Another student asked Knight what his biggest challenge was.  Knight said that when he was in middle school that he almost made a decision that could have changed the path of life.  He said that he was hanging around with a bad crowd. He could have continued to stay with this crowd, but he decided not to. He said, “It wasn't ‘cool’ but the right thing to do. If I had made a different decision, taken a different path in life, I may not be where I am today. You will also be faced with decisions like this. There will always be challenges.”


You have unlimited possibilities


Seth Greenwald, technical manager, Engineering Division, U.S. Army Corps of Engineers, New York District talked with the students about careers in engineering.


Greenwald asked the students what they thought engineers created.  The students shouted out – bridges, buildings, spoons, furniture and computers.  Greenwald said, “You are right. Engineering touches everything.”
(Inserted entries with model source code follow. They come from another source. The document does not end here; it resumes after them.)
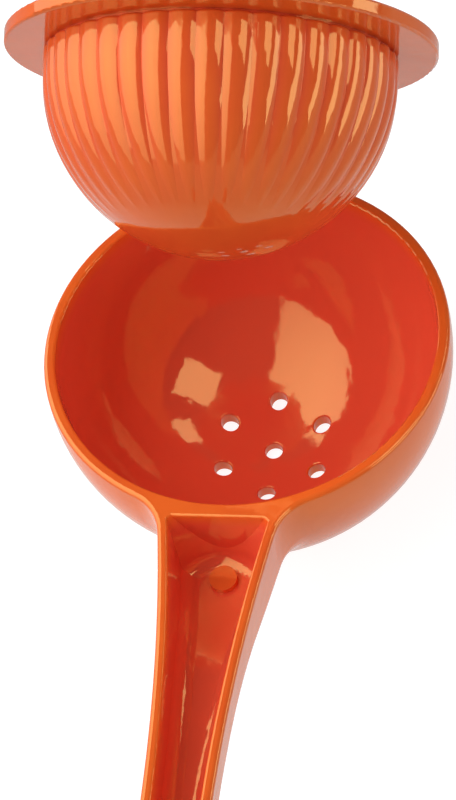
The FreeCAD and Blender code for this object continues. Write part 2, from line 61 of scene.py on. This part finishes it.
class NodeBoard:
    """A material's node tree with short calls that add and link its nodes."""

    def __init__(self, name: str) -> None:
        """Start an empty material.

        Args:
            name: Name of the new material.
        """
        self.material = bpy.data.materials.new(name)
        self.material.use_nodes = True
        self.tree = self.material.node_tree
        self.tree.nodes.clear()
        self.output = self.tree.nodes.new("ShaderNodeOutputMaterial")

    def add(self, kind: str, **settings: object) -> bpy.types.Node:
        """Add a node.

        Args:
            kind: Type name after "ShaderNode".
            settings: Properties of the node, set as they are.

        Returns:
            The new node.
        """
        node = self.tree.nodes.new(f"ShaderNode{kind}")
        for key, value in settings.items():
            setattr(node, key, value)
        return node

    def link(self, source: Socket, target: Socket) -> None:
        """Join two sockets.

        Args:
            source: Output socket.
            target: Input socket.
        """
        self.tree.links.new(source, target)

    def object_coordinates(self) -> Socket:
        """Return the output that gives the place on the object.

        Returns:
            The object coordinates' output.
        """
        return self.add("TexCoord").outputs["Object"]

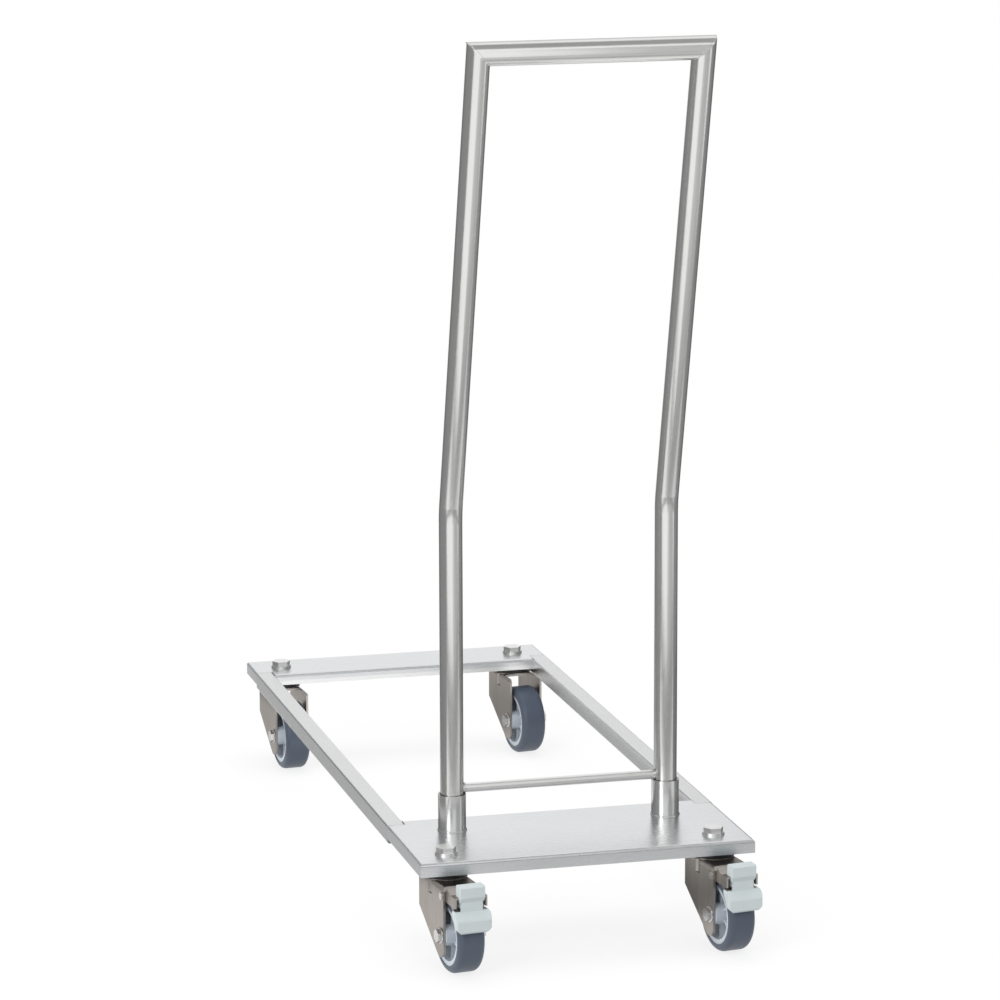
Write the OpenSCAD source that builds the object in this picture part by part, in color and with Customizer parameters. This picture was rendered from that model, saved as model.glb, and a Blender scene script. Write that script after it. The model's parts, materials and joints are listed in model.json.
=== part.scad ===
// Combi oven transport trolley: a low stainless base on four swivel casters
// with a push handle that plugs into two sockets on the front deck.
// The front of the trolley is at -Y and the floor is at Z = 0.

/* [Base frame] */
// Width of the base across the two rails
frame_w = 366; // [340:1:420]
// Length of the base from the front edge to the rear edge
frame_l = 920; // [700:5:1200]
// Depth of the front deck, which carries the handle
front_deck_d = 170; // [160:1:240]
// Depth of the rear deck
rear_deck_d = 76; // [72:1:120]
// Thickness of the deck sheet
sheet_t = 2; // [1.5:0.1:2.5]
// Outer radius of the folded edges
bend_r = 3.5; // [3:0.1:5]
// Height of the outer flanges of both decks
flange_h = 14.5; // [12:0.5:18]
// Height of the short lip along the inner edge of each deck
lip_h = 8; // [6:0.5:10]
// Width and height of the square rails
rail_w = 20; // [16:1:25]
// Wall of the square rails
rail_t = 1.5; // [1:0.1:2.5]
// Corner radius of the square rails
rail_r = 2.5; // [2.2:0.1:3]
// Length of rail that is let into the corners of each deck
rail_lap = 16; // [12:1:20]
// Thickness of the plates that close the rail ends
rail_cap_t = 1.5; // [1:0.1:3]
// Thickness of the plates under the decks that carry the casters
caster_bar_t = 12; // [8:0.5:12]

/* [Handle] */
// Outer diameter of the handle tube
tube_d = 25; // [20:0.5:28]
// Wall of the handle tube
tube_t = 1.5; // [1:0.1:2.5]
// Distance between the axes of the two uprights
handle_w = 238; // [200:1:260]
// Distance from the front edge of the base to the uprights
handle_inset = 122; // [115:1:130]
// Height of the bend above the deck
bend_h = 347; // [250:1:450]
// Radius of the bend along the tube axis
bend_axis_r = 80; // [60:5:120]
// Angle by which the upper part leans towards the operator
lean = 14.3; // [8:0.1:20]
// Height of the top bar axis above the deck
grip_h = 845.5; // [700:0.5:950]
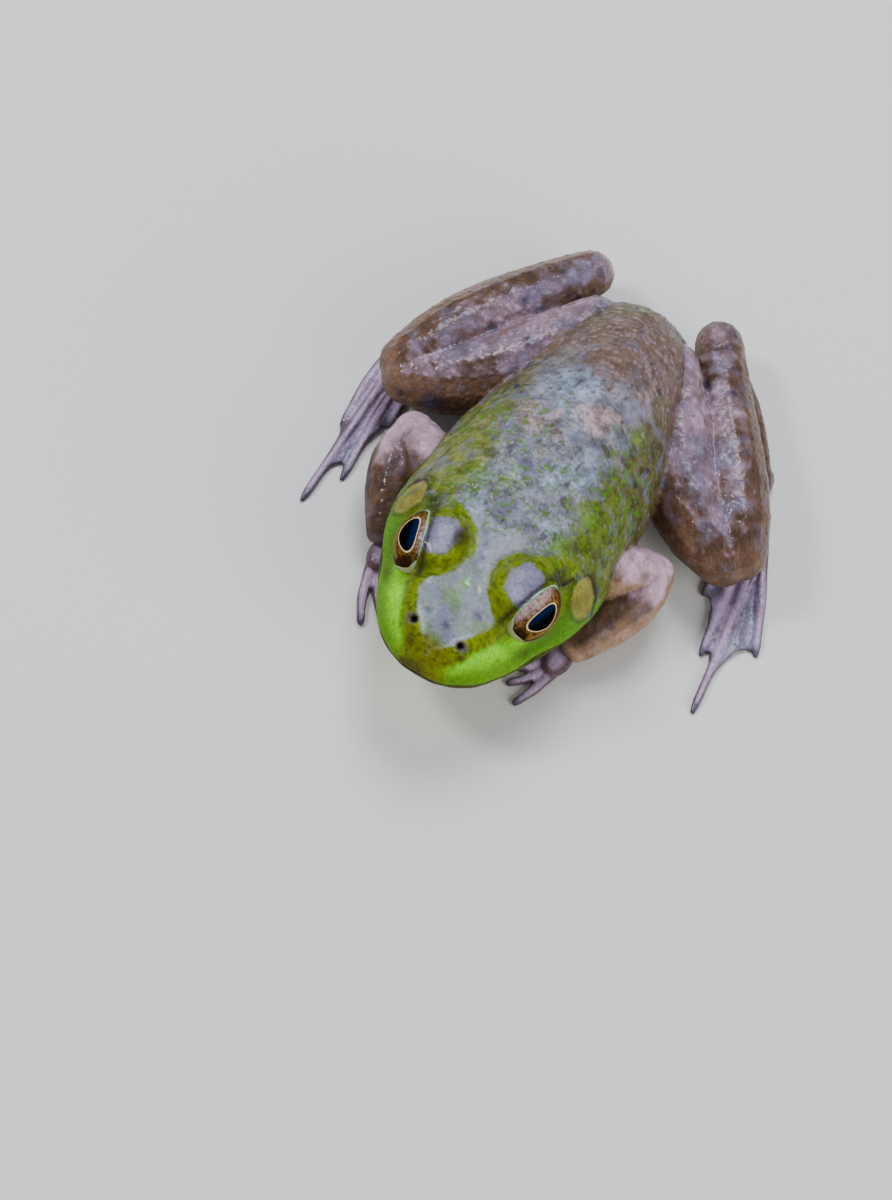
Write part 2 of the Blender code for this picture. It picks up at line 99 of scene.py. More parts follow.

Greenwald said, “After coming up with an idea, an engineer will create a sketch to illustrate the concept. If you want to be someone who turns their ideas into reality by using the design process – you should consider becoming an engineer.”
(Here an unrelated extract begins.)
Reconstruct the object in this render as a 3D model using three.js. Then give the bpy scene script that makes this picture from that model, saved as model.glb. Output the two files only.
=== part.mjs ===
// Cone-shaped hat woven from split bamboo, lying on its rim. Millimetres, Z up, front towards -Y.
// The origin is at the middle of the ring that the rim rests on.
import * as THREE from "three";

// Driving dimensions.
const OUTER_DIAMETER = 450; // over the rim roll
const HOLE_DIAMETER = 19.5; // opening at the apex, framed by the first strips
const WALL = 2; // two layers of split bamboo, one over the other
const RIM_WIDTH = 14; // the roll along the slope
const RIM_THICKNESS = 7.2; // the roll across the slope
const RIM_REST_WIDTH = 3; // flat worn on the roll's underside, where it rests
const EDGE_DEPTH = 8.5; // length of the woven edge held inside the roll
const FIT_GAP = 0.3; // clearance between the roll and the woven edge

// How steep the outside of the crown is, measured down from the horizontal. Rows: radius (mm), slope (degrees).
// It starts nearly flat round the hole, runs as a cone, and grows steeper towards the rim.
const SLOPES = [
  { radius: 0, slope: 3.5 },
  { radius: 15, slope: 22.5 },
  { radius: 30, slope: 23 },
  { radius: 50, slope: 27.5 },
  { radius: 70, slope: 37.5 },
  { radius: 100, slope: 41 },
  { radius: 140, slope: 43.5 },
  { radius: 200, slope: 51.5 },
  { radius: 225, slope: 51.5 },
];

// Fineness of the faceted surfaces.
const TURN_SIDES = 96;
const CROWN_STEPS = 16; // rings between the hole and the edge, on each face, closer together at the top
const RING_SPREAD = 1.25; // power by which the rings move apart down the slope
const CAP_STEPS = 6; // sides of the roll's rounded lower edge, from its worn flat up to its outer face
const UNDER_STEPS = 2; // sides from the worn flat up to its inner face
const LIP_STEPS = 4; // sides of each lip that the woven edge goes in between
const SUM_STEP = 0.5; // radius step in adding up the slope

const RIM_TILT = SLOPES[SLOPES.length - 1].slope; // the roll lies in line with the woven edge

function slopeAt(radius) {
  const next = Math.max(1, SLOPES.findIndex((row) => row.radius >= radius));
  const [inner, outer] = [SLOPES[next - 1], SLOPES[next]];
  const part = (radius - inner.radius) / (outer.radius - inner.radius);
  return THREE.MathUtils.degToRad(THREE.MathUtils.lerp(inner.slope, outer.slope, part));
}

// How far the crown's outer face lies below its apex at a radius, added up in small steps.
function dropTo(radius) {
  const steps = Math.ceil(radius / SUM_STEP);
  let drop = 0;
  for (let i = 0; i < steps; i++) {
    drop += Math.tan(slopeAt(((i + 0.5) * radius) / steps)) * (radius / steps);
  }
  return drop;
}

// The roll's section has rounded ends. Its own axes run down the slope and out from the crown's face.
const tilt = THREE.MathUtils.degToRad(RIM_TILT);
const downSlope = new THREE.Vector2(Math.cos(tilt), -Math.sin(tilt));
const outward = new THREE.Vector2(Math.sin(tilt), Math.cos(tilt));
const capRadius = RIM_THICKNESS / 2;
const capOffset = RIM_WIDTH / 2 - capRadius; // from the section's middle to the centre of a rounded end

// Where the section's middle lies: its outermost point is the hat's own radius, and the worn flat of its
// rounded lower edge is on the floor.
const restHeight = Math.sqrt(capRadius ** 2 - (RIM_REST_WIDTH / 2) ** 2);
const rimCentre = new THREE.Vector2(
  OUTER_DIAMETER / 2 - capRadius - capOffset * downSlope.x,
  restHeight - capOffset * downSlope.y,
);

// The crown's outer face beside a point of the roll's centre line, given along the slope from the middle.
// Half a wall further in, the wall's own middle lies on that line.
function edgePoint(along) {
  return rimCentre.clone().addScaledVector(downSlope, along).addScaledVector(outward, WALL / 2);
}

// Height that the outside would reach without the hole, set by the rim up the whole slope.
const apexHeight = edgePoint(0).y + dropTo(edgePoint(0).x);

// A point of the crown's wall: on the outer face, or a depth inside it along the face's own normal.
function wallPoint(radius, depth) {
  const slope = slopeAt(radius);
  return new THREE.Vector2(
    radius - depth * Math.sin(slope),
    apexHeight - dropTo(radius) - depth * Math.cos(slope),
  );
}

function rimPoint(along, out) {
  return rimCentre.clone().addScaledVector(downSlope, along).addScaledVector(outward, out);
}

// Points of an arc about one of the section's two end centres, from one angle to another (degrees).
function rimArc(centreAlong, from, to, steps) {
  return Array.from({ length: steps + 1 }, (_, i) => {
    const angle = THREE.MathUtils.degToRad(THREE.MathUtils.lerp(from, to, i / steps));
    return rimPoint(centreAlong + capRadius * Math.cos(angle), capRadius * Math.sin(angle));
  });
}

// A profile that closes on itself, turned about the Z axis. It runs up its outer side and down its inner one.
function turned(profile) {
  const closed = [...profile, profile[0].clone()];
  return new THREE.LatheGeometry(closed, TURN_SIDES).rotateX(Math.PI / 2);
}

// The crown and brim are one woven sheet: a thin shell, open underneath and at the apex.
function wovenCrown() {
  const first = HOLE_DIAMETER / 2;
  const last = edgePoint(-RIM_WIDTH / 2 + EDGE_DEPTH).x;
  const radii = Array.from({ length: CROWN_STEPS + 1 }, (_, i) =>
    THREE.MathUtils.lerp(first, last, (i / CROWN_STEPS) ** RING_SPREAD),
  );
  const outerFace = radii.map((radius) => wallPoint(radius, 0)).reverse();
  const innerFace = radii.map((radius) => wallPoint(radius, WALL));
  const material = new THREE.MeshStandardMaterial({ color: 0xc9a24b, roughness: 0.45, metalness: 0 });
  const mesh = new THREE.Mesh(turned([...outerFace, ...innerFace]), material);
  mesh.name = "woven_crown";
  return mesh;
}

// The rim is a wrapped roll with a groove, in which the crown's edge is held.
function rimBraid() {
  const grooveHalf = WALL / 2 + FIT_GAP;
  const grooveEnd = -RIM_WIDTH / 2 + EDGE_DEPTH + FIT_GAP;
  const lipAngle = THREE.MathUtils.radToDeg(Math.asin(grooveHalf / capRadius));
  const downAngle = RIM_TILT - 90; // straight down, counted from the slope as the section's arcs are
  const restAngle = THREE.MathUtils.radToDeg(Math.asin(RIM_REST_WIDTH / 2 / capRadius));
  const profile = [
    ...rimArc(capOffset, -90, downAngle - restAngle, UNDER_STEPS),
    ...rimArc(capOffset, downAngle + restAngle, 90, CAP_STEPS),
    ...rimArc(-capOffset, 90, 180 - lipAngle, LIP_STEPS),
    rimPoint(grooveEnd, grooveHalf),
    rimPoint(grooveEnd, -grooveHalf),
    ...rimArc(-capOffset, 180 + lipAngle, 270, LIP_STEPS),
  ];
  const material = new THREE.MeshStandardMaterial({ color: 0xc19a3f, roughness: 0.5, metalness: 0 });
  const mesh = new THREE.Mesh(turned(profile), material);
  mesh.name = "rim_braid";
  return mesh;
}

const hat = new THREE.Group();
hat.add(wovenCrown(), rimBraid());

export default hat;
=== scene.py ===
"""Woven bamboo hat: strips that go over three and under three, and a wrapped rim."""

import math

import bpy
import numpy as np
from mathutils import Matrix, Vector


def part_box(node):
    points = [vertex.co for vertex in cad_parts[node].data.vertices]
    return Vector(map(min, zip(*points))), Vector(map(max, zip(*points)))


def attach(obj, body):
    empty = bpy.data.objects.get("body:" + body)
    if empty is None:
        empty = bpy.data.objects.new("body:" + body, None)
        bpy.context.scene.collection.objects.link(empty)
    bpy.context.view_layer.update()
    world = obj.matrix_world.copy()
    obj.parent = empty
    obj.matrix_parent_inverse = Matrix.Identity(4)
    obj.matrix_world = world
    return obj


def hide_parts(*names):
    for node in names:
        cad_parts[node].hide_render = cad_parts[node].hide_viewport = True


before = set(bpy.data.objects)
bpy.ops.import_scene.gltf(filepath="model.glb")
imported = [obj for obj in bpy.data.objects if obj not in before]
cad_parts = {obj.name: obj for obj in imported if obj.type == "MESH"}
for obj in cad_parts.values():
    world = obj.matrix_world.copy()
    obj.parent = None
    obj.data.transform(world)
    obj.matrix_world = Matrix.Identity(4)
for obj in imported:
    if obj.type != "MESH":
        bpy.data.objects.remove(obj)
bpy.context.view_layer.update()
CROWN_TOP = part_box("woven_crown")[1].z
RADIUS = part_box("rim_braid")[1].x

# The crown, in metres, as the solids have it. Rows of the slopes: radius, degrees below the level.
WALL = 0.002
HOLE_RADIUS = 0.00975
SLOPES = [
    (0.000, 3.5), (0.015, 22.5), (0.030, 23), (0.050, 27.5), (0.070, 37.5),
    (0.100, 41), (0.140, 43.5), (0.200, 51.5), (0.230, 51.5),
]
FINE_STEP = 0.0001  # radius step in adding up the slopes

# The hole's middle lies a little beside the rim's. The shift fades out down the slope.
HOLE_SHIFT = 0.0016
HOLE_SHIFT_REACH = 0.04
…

As an example, he showed the students a simple line sketch that one of his colleagues did.  He told the students that this was the initial concept for something that helped people during Hurricane Sandy!”



You can solve puzzles that will help society


Gail Woolley, civil engineer, U.S. Army Corps of Engineers, New York District said, “Engineers are problem solvers. We take pieces of a puzzle and try to solve a problem.”


She gave an example of a project she is working on – The Jamaica Bay Marsh Island Project.


She asked the students if they knew that there are actual islands in Jamaica Bay and many of them didn’t know this.  She said that over the years these islands have been disappearing fast and we aren’t sure exactly why. 

She told the students that she and her team brainstormed to see how this problem could be solved.


The team realized that they can use dredged sand from the District’s New York/New Jersey Harbor Dredging Program to build these islands up again. The harbor is dredged to allow large container ships into the harbor. Usually this dredged sand is placed in the ocean, but we used it to create these islands.


Woolley said proudly, “What is also wonderful is that after these islands get restored we are seeing wildlife return to them. It makes me feel good that I designed an island - made a difference.”


She added, “Creating these islands involves math. I had to figure out how much sand was needed to build up the island.  This required measuring and calculating.”


A student asked her if she dreamed of becoming an engineer when she was a kid. She responded by saying that when she was in 7th grade in girl scouts her troop had a field trip to City Hall. “We visited all of the departments including the Civil Engineering office. I was fascinated by the designs displayed in the office.  When the troop was leaving the office, the engineer who spoke with us was closing the office door. I asked him what type of engineer he was and he said a civil engineer.  This is when I knew I wanted to be the same thing.”




You should keep learning


Lau talked with students about what she did for the Army Corps and how she has grown in her job.


Lau was a Psychology major when she joined the Army Corp 13 years ago to be a counselor. Today she works for the agency’s Equal Employment Opportunity Office. She told the students that this office makes sure that “everyone at the agency is treated equally no matter if you black, white, male or female.”


A student asked her if she liked her job and where she saw herself in the future. Lau said that she loved it and that she always wants to keep learning. Never keep still.


Ian Pumo, civil engineer, U.S. Army Corps of Engineers, New York District talked with the students about how he decided to become an engineer.


He told the students that when he was in high school he was working with the school’s theater group.  He was responsible for designing and constructing the sets and coordinating volunteers and technicians. He didn’t decide to major in engineering until his high school counselor told him that what he was doing was Civil Engineering. 


Pumo felt it was important to relay this to the students to show them that many of us don’t know what we want to do with our lives when we are young and that they should continue to do what they enjoy and continue learning so that they can figure it out.